Though he hadn’t known of the arts culture in Fredericksburg prior to the move, Morelewicz was pleasantly surprised to find a “super supportive” community in which to start this new chapter. “The artists [here] are giving, welcoming, helpful, supportive… [and] I find that the businesses, the restaurants and bars, are very receptive to having local art. Having patrons like that is as important, I feel, as the fellow artists.”
“Being able to kind of be hugged into that existing atmosphere was great. I would encourage any person who feels like they want to be an artist to come here because, my gosh, it’s super welcoming. Do it here rather than Richmond or D.C.”

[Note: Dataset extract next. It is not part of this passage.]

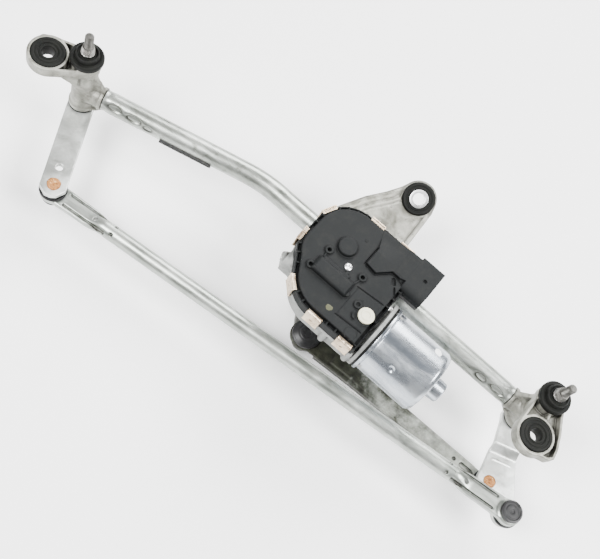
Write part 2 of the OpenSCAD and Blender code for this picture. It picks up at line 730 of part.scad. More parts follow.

Among the most receptive of those local businesses is Sunken Well Tavern, which has hosted several of Morelewicz’s shows over the years and will be featuring yet another show, Calm Chaos, beginning on March 10th. He describes the Calm Chaos collection as containing “a sort of visual freneticism, but a sense of mental calm.” Each piece imbues a fairly mundane scene with awe, using the interplay of light and shadows over various textures to imply the scene beyond the edge of the canvas. “You don’t see the window, you don’t see the blinds,” he says of one piece, “but you see the pattern of the sunlight, so you know that it’s there.” Another piece suggests the presence of a photographer not by showing them but by including a lens flare.
Such details epitomize ‘the jazz’. “It wasn’t in the original picture,” Morelewicz says of the lens flare, “But it’s something I felt like I should try, so I’ll try it. As Bob Ross tells you, it’s your world: you do what you want.”